Mosque located along Payar Lebar Road in Singapore

Masjid Wak Tanjong is a mosque located along Paya Lebar Road in the eastern part of Geylang, Singapore. Built in 1873, it is named after its founder Wak Tanjong. It has been rebuilt three times in 1913, 1932 and finally in 1998. The mosque is situated next to the Paya Lebar MRT station and is accessible from there.

== History ==
Originally, a simple wooden surau was built on 17 March 1873 on land which was a waqf endowment by Wak Tanjong, a philanthropist from Malacca. The surau was later demolished and a mosque made from bricks and concrete was built in its place in 1913. The mosque was rebuilt again as a larger structure in 1932 by Mohammed Ally Tanjong, an Indian Muslim merchant and the son of the original founder. A private cemetery was also established behind the mosque which served as the burial place of Wak Tanjong, his wife, and close relatives. Burials in this cemetery ceased by 1973, along with all Muslim cemeteries nationwide with the exclusion of those within the Choa Chu Kang Cemetery.

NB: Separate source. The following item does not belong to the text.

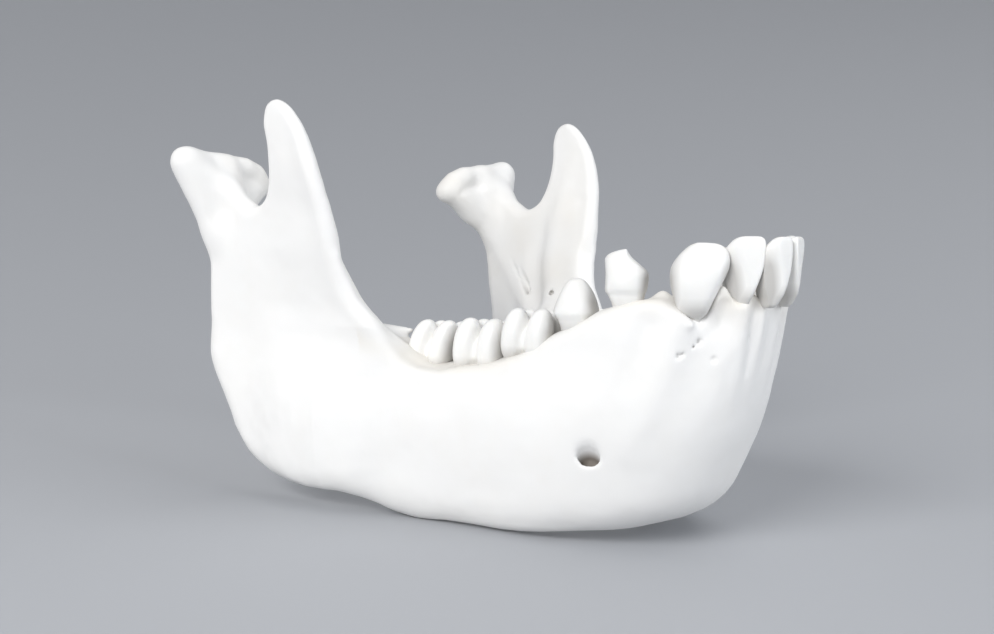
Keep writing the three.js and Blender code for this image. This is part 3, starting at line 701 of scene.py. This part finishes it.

In 1993, it was announced that the mosque would be completely rebuilt to accommodate more worshippers. More plans for the mosque were revealed in 1995, as well as a sketch of what the proposed mosque would be like. A finalized scale model of the mosque was also unveiled in 1996. The mosque was then closed in April 1996 as the reconstruction works had started. It was completed in 1998 with the official reopening ceremony in August of that year.

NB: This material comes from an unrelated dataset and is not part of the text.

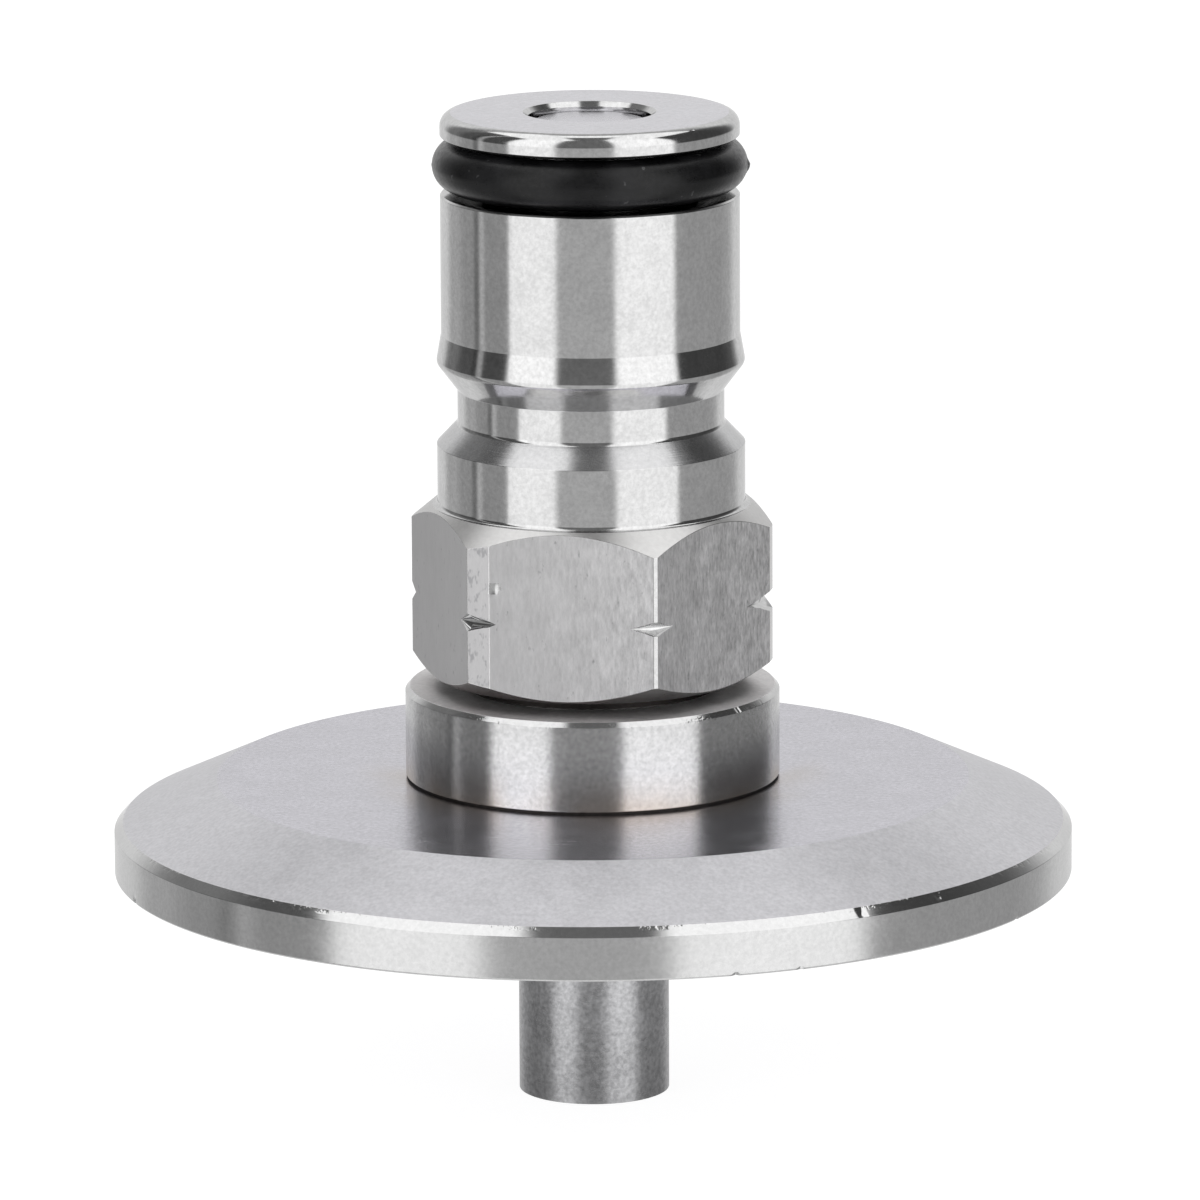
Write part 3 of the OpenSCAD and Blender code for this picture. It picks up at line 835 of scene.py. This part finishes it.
def hub():
    """The hub with one nick, painted near black as painted shade in its seam, its relief and all inside it."""
    marks = [(on_surface(51.0, hub_r - 0.1, hub_z - 0.1), 0.3, (-0.05, 0.05, -0.1))]
    piece = lathe("hub_ring", hub_outline, turn(HUB_COLUMNS), hub_steel, dents(marks))
    bevel_r, bevel_z = hub_r - HUB_BEVEL, hub_z - HUB_BEVEL
    seam_top_z = flat_z + SEAM_H + 0.01
    # Satin top face, paler as painted light
    paint(piece, hub_top_satin_painted_light, lambda r, z, up, facing: (z > hub_z - 0.03) & (z < hub_z + 0.01) & (up > 0.9))
    paint(piece, hub_bevel_steel, lambda r, z, up, facing: (r > bevel_r) & (z > bevel_z) & (z < hub_z))
    # Painted shade: near black in the relief, inside the hub and in the seam under it
    paint(piece, painted_shade_steel, lambda r, z, up, facing: (r < RELIEF_R + 0.02)
          | ((r > SPIGOT_R + 0.1) & (r < hub_r - 0.01) & (z < seam_top_z)))
    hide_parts("threaded_hub")


def post():
    """The post with a nick in its lip and a dent in its front flat, in six finishes and painted shade."""
    lip_nick = on_surface(44.0, BARREL_R - 0.1, top_z - 0.25)
    marks = [
        (lip_nick, 0.16, (-0.04, 0.04, -0.03)),
        (on_surface(-33.3, 9.24, post_z + 5.95), 0.34, (0, 0.035, 0)),
    ]
    piece = lathe("post_body", post_outline, post_azimuths(), post_turned, dents(marks))
    collar_edge_r = COLLAR_R + 0.125

    def in_hexagon(r, z):
        return (z > post_z) & (z < collar_z) & (r > collar_edge_r)

    paint(piece, bevel_satin, lambda r, z, up, facing: in_hexagon(r, z) & (np.abs(up) > 0.3)
          & (np.abs(z - post_z - NOTCH_Z) > NOTCH_H))
    paint(piece, top_steel, lambda r, z, up, facing: (z > top_z - 0.01) & (up > 0.99))
    paint(piece, chamfer_satin, lambda r, z, up, facing: (z > neck_in_z) & (z < neck_z) & (r > NECK_R + 0.1)
          & (up > 0.6) & (up < 0.8))
    paint(piece, post_satin, lambda r, z, up, facing: in_hexagon(r, z) & (np.abs(up) < 0.05)
          & (np.abs((facing + 30) % 60 - 30) < 2))
    paint(piece, corner_satin, lambda r, z, up, facing: in_hexagon(r, z) & (np.abs(up) < 0.05)
          & (np.abs(facing - WORN_FACE[0]) < 2))
    # Painted shade: near black under the post's foot, down the mouth's wall and in the chamber and socket
    paint(piece, painted_shade_steel, lambda r, z, up, facing: (z < post_z + 0.03)
          | ((r < CHAMBER_R + 0.1) & (z < top_z - MOUTH_PAINTED_SHADE_DEPTH))
          | ((r < THREAD_R + THREAD_BEVEL) & (z < shoulder_z + 0.1)))
    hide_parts("ball_lock_post")


def sealing_ring():
    """The black ring with the nib on its side."""
    nib = on_surface(88.0, ring_mid_r + ring_thick / 2, ring_z - 0.1)
    marks = [(nib, 0.5, (0.12, 0, 0))]
    piece = lathe("sealing_ring", ring_outline, turn(RING_COLUMNS), ring_rubber, dents(marks))
    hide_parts("post_o_ring")


def tube():
    piece = lathe("tube_body", tube_outline, turn(TUBE_COLUMNS), tube_steel)
    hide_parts("dip_tube")


def dress_node(node, material):
    """A CAD node whose own shape stays gets a better material."""
    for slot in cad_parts[node].material_slots:
        slot.material = material


# The studio round the post: where a zone starts and ends, in degrees from the camera's side, and how bright
# it is below and above the horizon. One zone fades into the next over the gap between them.
STUDIO = (
    ("background, left", -180, -148, 0.96, 0.55),
    ("room, back left", -133, -124, 0.56, 0.24),
    ("room, left", -113, -101.5, 0.40, 0.11),
    ("flag beside the strip light", -100, -96, 0.20, 0.06),
    ("strip light", -94, -90.5, 0.62, 0.50),
    ("dark front, left", -89, -67, 0.38, 0.09),
    ("soft box, left", -63.5, -28.5, 1.31, 1.50),
    ("camera's side", -24, 16.5, 0.56, 0.19),
    ("soft box, right", 21, 66, 1.34, 1.52),
    ("dark front, right", 70, 119, 0.44, 0.07),
    ("room, back right", 131, 132, 0.54, 0.12),
    ("background, right", 149, 180, 0.94, 0.55),
)
BRIGHTEST = 1.6
# Two boxes overhead, as they lie on a ceiling one unit up: how far out they start and end, and how far back
# and front. A third lies between them, further back.
OVERHEAD_OUT = (0.18, 0.75)
OVERHEAD_AHEAD = (-0.62, 0.6)
BRIDGE_AHEAD = (-0.46, -0.01)
OVERHEAD_FADE = 0.025
OVERHEAD_LIGHT = 1.4
# The ceiling round those boxes: how bright it is, and the heights as sines between which the zones give way
CEILING_LIGHT = 0.17
CEILING_FROM = (0.84, 0.9)
# Mirrored rays see the white background from these degrees round, and up to these heights as sines
BACKGROUND = (138, 150)
BACKGROUND_TOP = (0.56, 0.66)
# Height of a direction, as a sine, from which the upper pattern starts and where it is full
HORIZON = (-0.13, -0.05)
# The least height of a direction, as a sine, that is followed up to the ceiling
LEAST_RISE = 0.05


def studio_ramp(graph, turns, stops):
    """A colour ramp round the horizon from stops of (azimuth, brightness), as shares of the brightest."""
    node = graph.add("ShaderNodeValToRGB", {0: turns})
    ramp = node.color_ramp
    while len(ramp.elements) < len(stops):
        ramp.elements.new(0.5)
    for element, (azimuth, brightness) in zip(ramp.elements, stops):
        element.position = azimuth / 360 + 0.5
        element.color = rgb([brightness / BRIGHTEST] * 3)
    return node.outputs[0]


def window(graph, value, start, end, fade):
    """1 where the value lies between start and end, falling to 0 outside."""
    opens = graph.remap(value, start - fade, start + fade, 0.0, 1.0)
    closes = graph.remap(value, end - fade, end + fade, 1.0, 0.0)
    return graph.math("MULTIPLY", opens, closes)


def studio_world():
    """Soft boxes and a darker room, and a white background that the camera sees everywhere.

    Mirrored rays see that background only behind the part.
    """
    world = bpy.data.worlds.new("studio")
    bpy.context.scene.world = world
    world.use_nodes = True
    graph = Graph(world.node_tree)
    toward = graph.add("ShaderNodeTexCoord").outputs["Generated"]
    x, y, z = graph.add("ShaderNodeSeparateXYZ", {0: toward}).outputs
    angle = graph.math("ARCTAN2", x, graph.math("MULTIPLY", y, -1.0))
    seen = graph.math("SUBTRACT", angle, math.radians(CAMERA_AZIMUTH))
    turns = graph.math("FRACT", graph.math("ADD", graph.math("DIVIDE", seen, 2 * math.pi), 0.5))
    below = studio_ramp(graph, turns, [(a, under) for _, *ends, under, _ in STUDIO for a in ends])
    above = studio_ramp(graph, turns, [(a, over) for _, *ends, _, over in STUDIO for a in ends])
    rising = graph.remap(z, *HORIZON, 0.0, 1.0)
    pattern = graph.blend(rising, below, above)
    ceiling = rgb([CEILING_LIGHT / BRIGHTEST] * 3)
    pattern = graph.blend(graph.remap(z, *CEILING_FROM, 0.0, 1.0), pattern, ceiling)
    lit = graph.add("ShaderNodeVectorMath", {0: pattern, 3: BRIGHTEST}, operation="SCALE").outputs[0]
    level = graph.math("SQRT", graph.math("SUBTRACT", 1.0, graph.math("MULTIPLY", z, z)))
    on_ceiling = graph.math("DIVIDE", level, graph.math("MAXIMUM", z, LEAST_RISE))
    out = graph.math("MULTIPLY", graph.math("ABSOLUTE", graph.math("SINE", seen)), on_ceiling)
    ahead = graph.math("MULTIPLY", graph.math("COSINE", seen), on_ceiling)
    boxes = graph.math("MULTIPLY", window(graph, out, *OVERHEAD_OUT, OVERHEAD_FADE),
                       window(graph, ahead, *OVERHEAD_AHEAD, OVERHEAD_FADE))
    inner = OVERHEAD_OUT[0]
    between = graph.remap(out, inner, inner + OVERHEAD_FADE, 1.0, 0.0)
    bridge = graph.math("MULTIPLY", between, window(graph, ahead, *BRIDGE_AHEAD, OVERHEAD_FADE))
    overhead = graph.math("MAXIMUM", boxes, bridge)
    lit = graph.blend(overhead, lit, rgb([OVERHEAD_LIGHT] * 3))
    sideways = graph.math("MULTIPLY", graph.math("ABSOLUTE", graph.math("SUBTRACT", turns, 0.5)), 360.0)
    behind = graph.math("MULTIPLY", graph.remap(sideways, *BACKGROUND, 0.0, 1.0),
                        graph.remap(z, *BACKGROUND_TOP, 1.0, 0.0))
    path = graph.add("ShaderNodeLightPath").outputs
    mirrored = graph.math("MAXIMUM", path["Is Glossy Ray"], path["Is Transmission Ray"])
    white = graph.math("MAXIMUM", path["Is Camera Ray"], graph.math("MULTIPLY", mirrored, behind))
    colour = graph.blend(white, lit, rgb((1, 1, 1)))
    background = graph.add("ShaderNodeBackground", {"Color": colour, "Strength": 1.0})
    output = graph.add("ShaderNodeOutputWorld")
    graph.tree.links.new(background.outputs[0], output.inputs[0])


# The floor: half its side in metres, how far it lies under the tube, its glow for the camera and its grey
FLOOR_HALF = 3.0
FLOOR_GAP = 0.01
FLOOR_GLOW = 0.91
FLOOR_GREY = (0.26, 0.26, 0.26)


def floor():
    """A plain white floor under the dip tube, which keeps a faint shadow.

    Its glow is for the camera alone and lights nothing, and mirrored rays don't meet it.
    """
    z = (tube_low_z - FLOOR_GAP) * MM
    data = bpy.data.meshes.new("floor")
    around = [(-1, -1), (1, -1), (1, 1), (-1, 1)]
    data.from_pydata([(x * FLOOR_HALF, y * FLOOR_HALF, z) for x, y in around], [], [(0, 1, 2, 3)])
    plane = bpy.data.objects.new("floor", data)
    bpy.context.scene.collection.objects.link(plane)
    material = bpy.data.materials.new("floor_white")
    material.use_nodes = True
    graph = Graph(material.node_tree)
    seen = graph.add("ShaderNodeLightPath").outputs["Is Camera Ray"]
    strength = graph.math("MULTIPLY", seen, FLOOR_GLOW)
    glow = graph.add("ShaderNodeEmission", {"Color": rgb((1, 1, 1)), "Strength": strength})
    matt = graph.add("ShaderNodeBsdfDiffuse", {"Color": rgb(FLOOR_GREY)})
    both = graph.add("ShaderNodeAddShader")
    graph.tree.links.new(glow.outputs[0], both.inputs[0])
    graph.tree.links.new(matt.outputs[0], both.inputs[1])
    out = graph.add("ShaderNodeOutputMaterial")
    graph.tree.links.new(both.outputs[0], out.inputs[0])
    data.materials.append(material)
    plane.visible_glossy = False


def camera():
    """The camera as fitted to the photograph, which looks at the post's axis."""
    data = bpy.data.cameras.new("camera")
    eye = bpy.data.objects.new("camera", data)
    bpy.context.scene.collection.objects.link(eye)
    azimuth, elevation = math.radians(CAMERA_AZIMUTH), math.radians(CAMERA_ELEVATION)
    level = math.cos(elevation)
    back = Vector((math.sin(azimuth) * level, -math.cos(azimuth) * level, math.sin(elevation)))
    eye.location = Vector((0, 0, CAMERA_AIM_Z * MM)) + back * CAMERA_DISTANCE * MM
    roll = Matrix.Rotation(-math.radians(CAMERA_ROLL), 3, "Z")
    turned = (-back).to_track_quat("-Z", "Y").to_matrix() @ roll
    eye.rotation_euler = turned.to_euler()
    data.sensor_width = SENSOR_MM
    data.lens = CAMERA_FOCAL_PX / PHOTO_PX * SENSOR_MM
    data.shift_x = (PHOTO_PX / 2 - AXIS_PX) / PHOTO_PX
    data.clip_start, data.clip_end = CLIP
    bpy.context.scene.camera = eye


plate()
hub()
post()
sealing_ring()
tube()
spring_coil()
dress_node("poppet", pin_steel)
dress_node("poppet_seal", seal_rubber)
dress_node("dip_tube_o_ring", ring_rubber)
studio_world()
floor()
camera()
bpy.context.scene.view_settings.view_transform = "Standard"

In 2002, the private cemetery at the back of the mosque was exhumed and reinterred at the Pusara Abadi cemetery. In 2014, the mosque was considered eligible to be preserved by the Urban Redevelopment Authority (URA). Like all the other mosques nationwide, it was affected by the COVID-19 pandemic in 2020 and was closed down. After the pandemic, it reopened and resumed its usual services. The mosque celebrated its 150th anniversary in 2024, launching several welfare programs to celebrate the event such as distributions of food to needy families.

== Architecture ==
Masjid Wak Tanjong is built in a fusion of Malay and Indo-Saracenic architecture, with modern design elements added into the mix. The domed pavilion at the second entrance for female worshippers is preserved from the original 1930s structure and was untouched during the 1998 reconstruction. A metal plaque commemorating the history of the mosque was installed at the entrance in 2024.

== Transportation ==
Masjid Wak Tanjong is located directly next to the Paya Lebar MRT station on the East–West line. The nearest bus stop to the mosque is at Paya Lebar Station Exit D which connects the mosque to the Bedok, Punggol, Sengkang, Serangoon and Marine Parade neighborhoods. Next to the mosque is the old Paya Lebar Office Centre, formerly a fire station which also contained a musalla before its closure.